Stated task: What is needed is an exact copy of the lines from the one containing "bpy.context.view_layer.update()" to the one containing "before = set(bpy.data.objects)", both lines included, and no other lines.

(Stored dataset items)
------------------------------
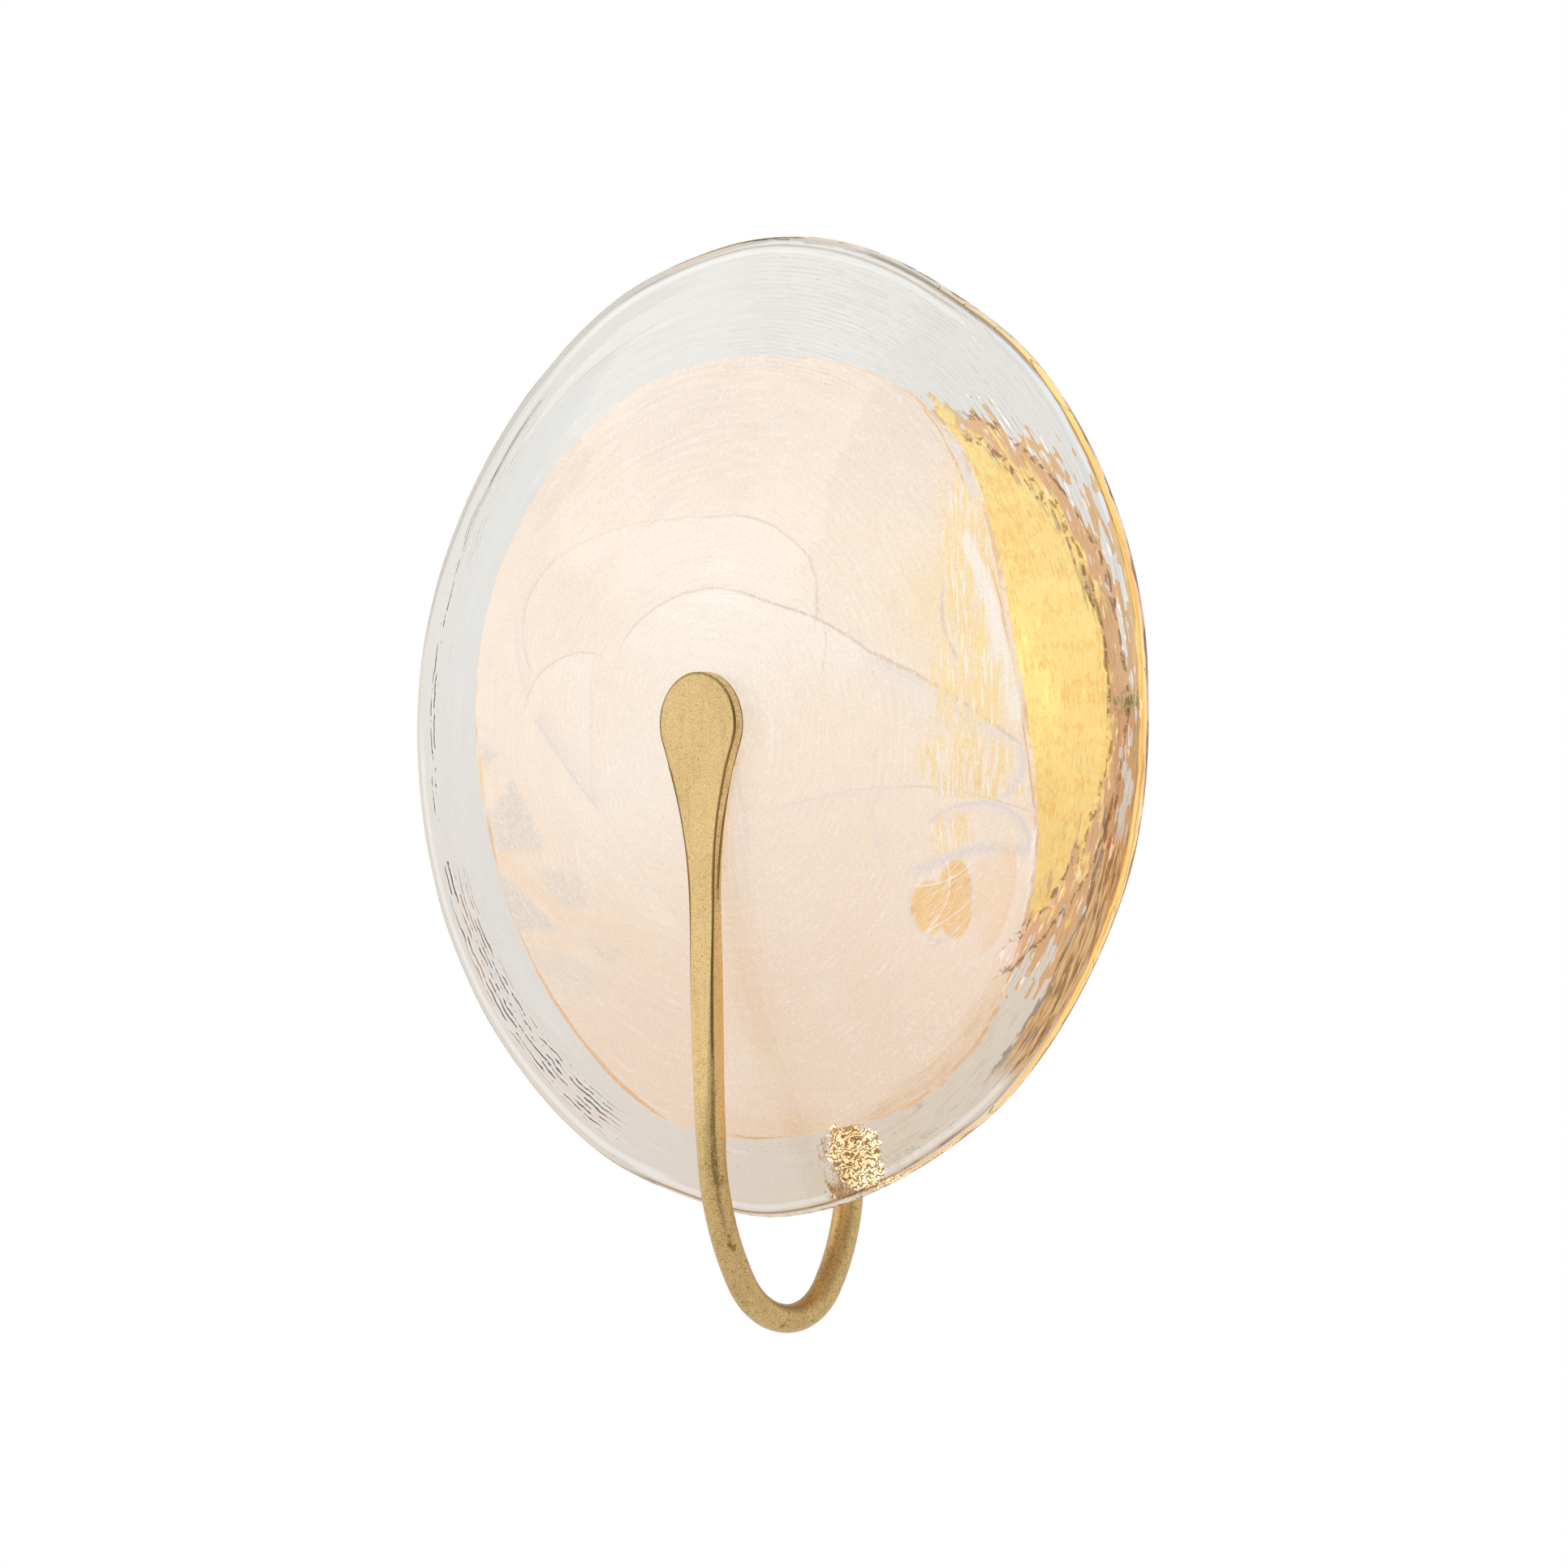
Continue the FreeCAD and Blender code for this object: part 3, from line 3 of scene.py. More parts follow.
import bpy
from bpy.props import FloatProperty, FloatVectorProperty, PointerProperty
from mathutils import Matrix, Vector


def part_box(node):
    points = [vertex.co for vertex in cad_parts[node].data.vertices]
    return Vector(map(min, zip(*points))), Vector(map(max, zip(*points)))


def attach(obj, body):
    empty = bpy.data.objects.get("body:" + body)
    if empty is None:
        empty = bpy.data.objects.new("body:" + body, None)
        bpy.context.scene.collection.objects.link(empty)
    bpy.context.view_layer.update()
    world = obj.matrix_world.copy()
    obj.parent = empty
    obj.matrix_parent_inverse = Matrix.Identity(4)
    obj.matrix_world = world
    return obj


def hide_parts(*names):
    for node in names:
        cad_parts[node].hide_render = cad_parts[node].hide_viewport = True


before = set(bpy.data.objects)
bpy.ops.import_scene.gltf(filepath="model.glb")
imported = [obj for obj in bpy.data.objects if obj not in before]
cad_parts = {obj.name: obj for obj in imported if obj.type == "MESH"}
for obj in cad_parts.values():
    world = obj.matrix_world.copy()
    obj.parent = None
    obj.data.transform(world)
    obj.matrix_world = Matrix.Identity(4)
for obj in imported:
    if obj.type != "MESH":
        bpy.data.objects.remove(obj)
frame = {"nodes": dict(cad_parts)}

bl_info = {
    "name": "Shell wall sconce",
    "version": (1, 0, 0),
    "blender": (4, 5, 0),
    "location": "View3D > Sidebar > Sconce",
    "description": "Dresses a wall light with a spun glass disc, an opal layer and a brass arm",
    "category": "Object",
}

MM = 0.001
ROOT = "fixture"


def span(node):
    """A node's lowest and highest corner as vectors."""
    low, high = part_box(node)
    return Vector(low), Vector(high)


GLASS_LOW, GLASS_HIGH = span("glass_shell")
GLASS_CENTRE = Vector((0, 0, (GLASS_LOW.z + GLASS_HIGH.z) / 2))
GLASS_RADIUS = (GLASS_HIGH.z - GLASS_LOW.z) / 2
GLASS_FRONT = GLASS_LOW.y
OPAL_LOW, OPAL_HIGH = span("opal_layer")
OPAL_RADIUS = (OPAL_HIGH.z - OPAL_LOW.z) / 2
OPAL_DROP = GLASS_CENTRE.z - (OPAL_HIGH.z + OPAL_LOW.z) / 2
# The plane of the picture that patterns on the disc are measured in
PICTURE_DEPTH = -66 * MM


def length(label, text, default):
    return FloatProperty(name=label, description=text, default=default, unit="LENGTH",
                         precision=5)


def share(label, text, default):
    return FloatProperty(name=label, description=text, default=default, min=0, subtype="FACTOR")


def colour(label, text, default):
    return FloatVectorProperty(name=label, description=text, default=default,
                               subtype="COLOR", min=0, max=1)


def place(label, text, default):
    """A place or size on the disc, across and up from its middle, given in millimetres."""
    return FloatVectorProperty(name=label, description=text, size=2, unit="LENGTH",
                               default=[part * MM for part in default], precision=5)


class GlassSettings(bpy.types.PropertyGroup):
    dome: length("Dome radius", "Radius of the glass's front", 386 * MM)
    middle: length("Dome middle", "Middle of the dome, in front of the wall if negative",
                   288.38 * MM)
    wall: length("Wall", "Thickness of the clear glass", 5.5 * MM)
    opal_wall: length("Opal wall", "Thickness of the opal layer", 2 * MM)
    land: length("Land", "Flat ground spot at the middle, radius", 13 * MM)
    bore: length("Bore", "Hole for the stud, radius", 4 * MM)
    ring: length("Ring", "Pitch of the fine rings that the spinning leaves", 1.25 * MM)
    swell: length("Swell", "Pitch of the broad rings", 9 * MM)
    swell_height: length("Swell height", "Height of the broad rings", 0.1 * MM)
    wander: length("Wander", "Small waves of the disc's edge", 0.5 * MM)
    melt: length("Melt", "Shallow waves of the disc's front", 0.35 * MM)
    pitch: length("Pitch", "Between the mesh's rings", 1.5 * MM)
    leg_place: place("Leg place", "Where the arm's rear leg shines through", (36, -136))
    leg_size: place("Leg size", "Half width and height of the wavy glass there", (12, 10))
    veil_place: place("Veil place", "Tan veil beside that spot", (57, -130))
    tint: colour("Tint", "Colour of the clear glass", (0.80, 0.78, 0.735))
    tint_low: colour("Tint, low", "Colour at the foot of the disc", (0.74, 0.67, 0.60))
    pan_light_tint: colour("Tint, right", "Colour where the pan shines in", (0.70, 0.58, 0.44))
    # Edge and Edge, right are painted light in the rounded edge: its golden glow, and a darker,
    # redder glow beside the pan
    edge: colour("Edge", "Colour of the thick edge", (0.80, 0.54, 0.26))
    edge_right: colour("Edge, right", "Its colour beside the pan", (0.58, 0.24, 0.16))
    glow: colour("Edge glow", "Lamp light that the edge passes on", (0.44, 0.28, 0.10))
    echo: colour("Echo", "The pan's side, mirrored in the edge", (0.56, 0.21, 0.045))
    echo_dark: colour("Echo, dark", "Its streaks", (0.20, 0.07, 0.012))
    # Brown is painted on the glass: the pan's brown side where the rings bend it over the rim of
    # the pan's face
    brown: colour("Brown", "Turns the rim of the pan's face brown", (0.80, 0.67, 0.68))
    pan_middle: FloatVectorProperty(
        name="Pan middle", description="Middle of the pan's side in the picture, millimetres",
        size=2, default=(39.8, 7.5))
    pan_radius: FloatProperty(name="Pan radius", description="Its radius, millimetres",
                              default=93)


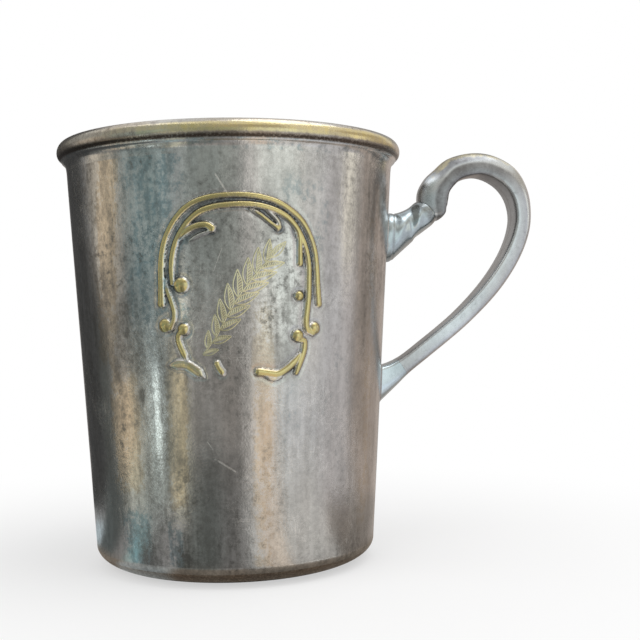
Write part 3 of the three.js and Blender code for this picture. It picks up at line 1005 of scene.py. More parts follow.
------------------------------
Written response:
    bpy.context.view_layer.update()
    world = obj.matrix_world.copy()
    obj.parent = empty
    obj.matrix_parent_inverse = Matrix.Identity(4)
    obj.matrix_world = world
    return obj


def hide_parts(*names):
    for node in names:
        cad_parts[node].hide_render = cad_parts[node].hide_viewport = True


before = set(bpy.data.objects)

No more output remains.